WRITTEN INSTRUCTION: Write out all of the data exactly as it appears.

━━━━━━━━━━━━━━━━━━━━

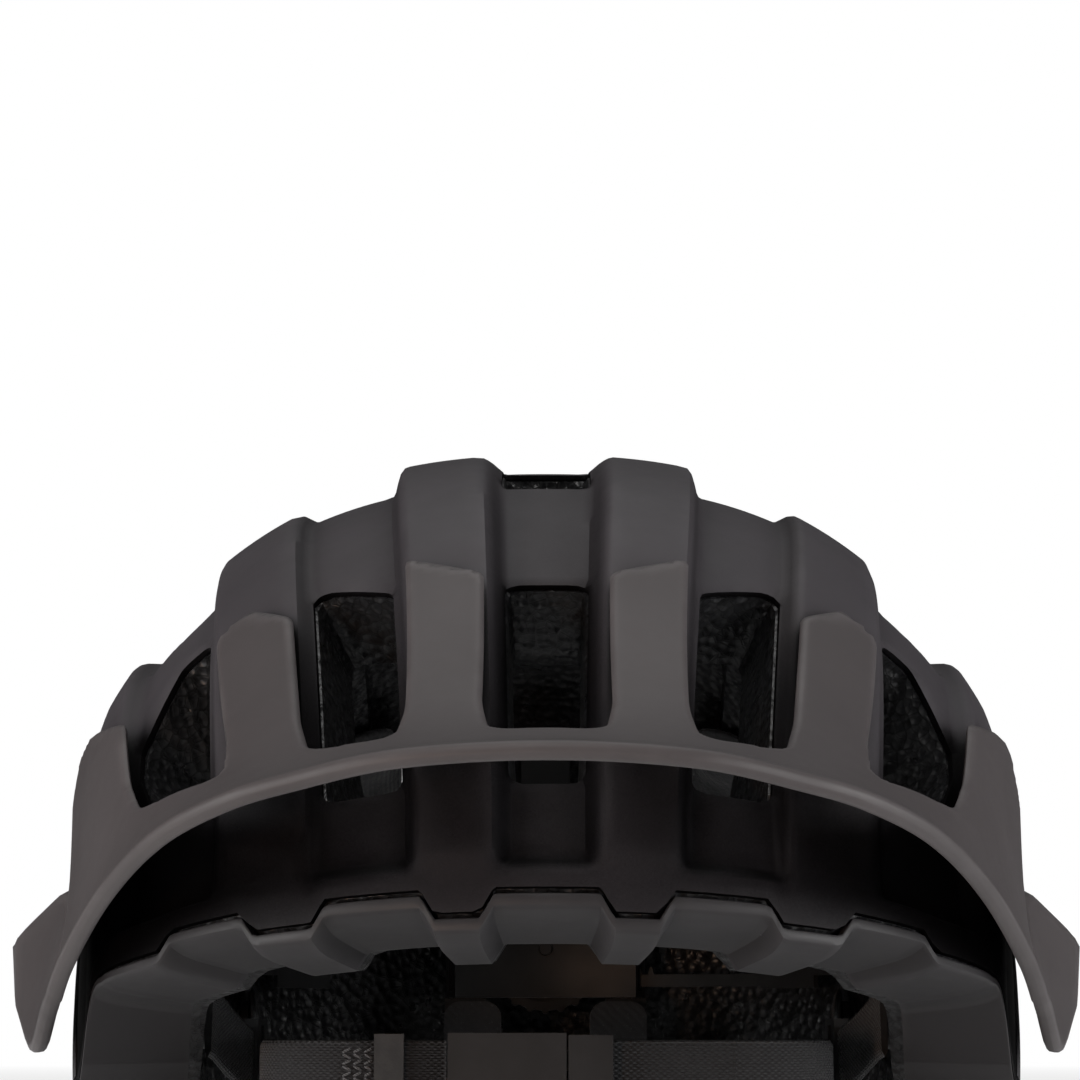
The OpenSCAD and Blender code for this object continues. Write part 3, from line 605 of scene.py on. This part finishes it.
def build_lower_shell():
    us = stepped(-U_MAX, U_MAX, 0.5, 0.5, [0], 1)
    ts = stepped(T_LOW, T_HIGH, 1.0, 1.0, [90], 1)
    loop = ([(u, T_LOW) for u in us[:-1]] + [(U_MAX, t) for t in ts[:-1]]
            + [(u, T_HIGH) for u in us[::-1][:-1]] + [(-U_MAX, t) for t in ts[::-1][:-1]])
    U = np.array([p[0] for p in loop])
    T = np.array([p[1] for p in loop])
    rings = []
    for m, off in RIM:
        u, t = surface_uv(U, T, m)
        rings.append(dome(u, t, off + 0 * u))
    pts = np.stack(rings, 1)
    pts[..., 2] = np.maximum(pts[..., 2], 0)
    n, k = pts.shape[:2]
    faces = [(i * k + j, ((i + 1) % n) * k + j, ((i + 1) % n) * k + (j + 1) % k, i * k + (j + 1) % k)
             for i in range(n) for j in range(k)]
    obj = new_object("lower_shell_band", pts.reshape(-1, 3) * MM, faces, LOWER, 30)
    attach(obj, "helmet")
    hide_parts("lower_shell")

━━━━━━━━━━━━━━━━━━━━

EXPECTED ANSWER:
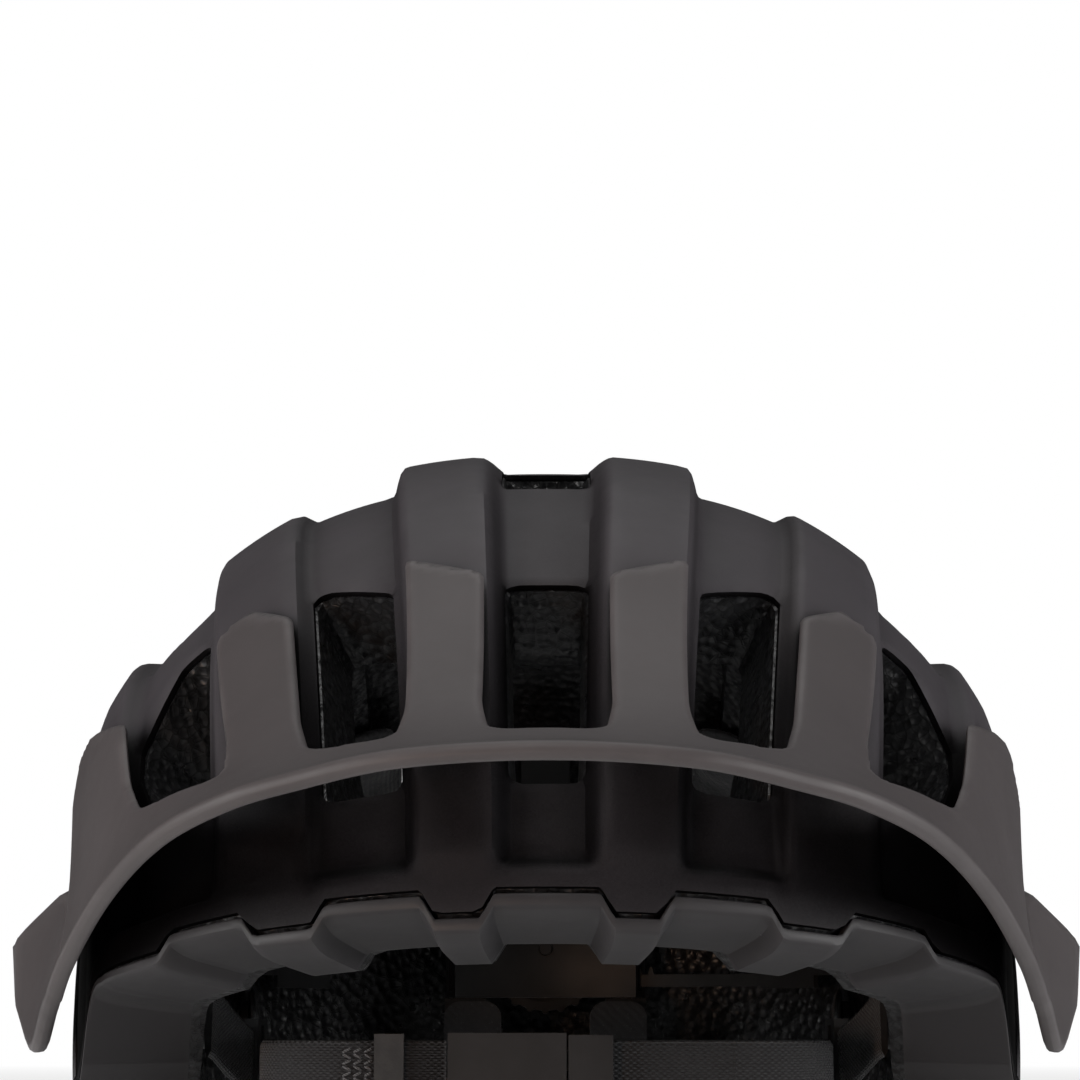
The OpenSCAD and Blender code for this object continues. Write part 3, from line 605 of scene.py on. This part finishes it.
def build_lower_shell():
    us = stepped(-U_MAX, U_MAX, 0.5, 0.5, [0], 1)
    ts = stepped(T_LOW, T_HIGH, 1.0, 1.0, [90], 1)
    loop = ([(u, T_LOW) for u in us[:-1]] + [(U_MAX, t) for t in ts[:-1]]
            + [(u, T_HIGH) for u in us[::-1][:-1]] + [(-U_MAX, t) for t in ts[::-1][:-1]])
    U = np.array([p[0] for p in loop])
    T = np.array([p[1] for p in loop])
    rings = []
    for m, off in RIM:
        u, t = surface_uv(U, T, m)
        rings.append(dome(u, t, off + 0 * u))
    pts = np.stack(rings, 1)
    pts[..., 2] = np.maximum(pts[..., 2], 0)
    n, k = pts.shape[:2]
    faces = [(i * k + j, ((i + 1) % n) * k + j, ((i + 1) % n) * k + (j + 1) % k, i * k + (j + 1) % k)
             for i in range(n) for j in range(k)]
    obj = new_object("lower_shell_band", pts.reshape(-1, 3) * MM, faces, LOWER, 30)
    attach(obj, "helmet")
    hide_parts("lower_shell")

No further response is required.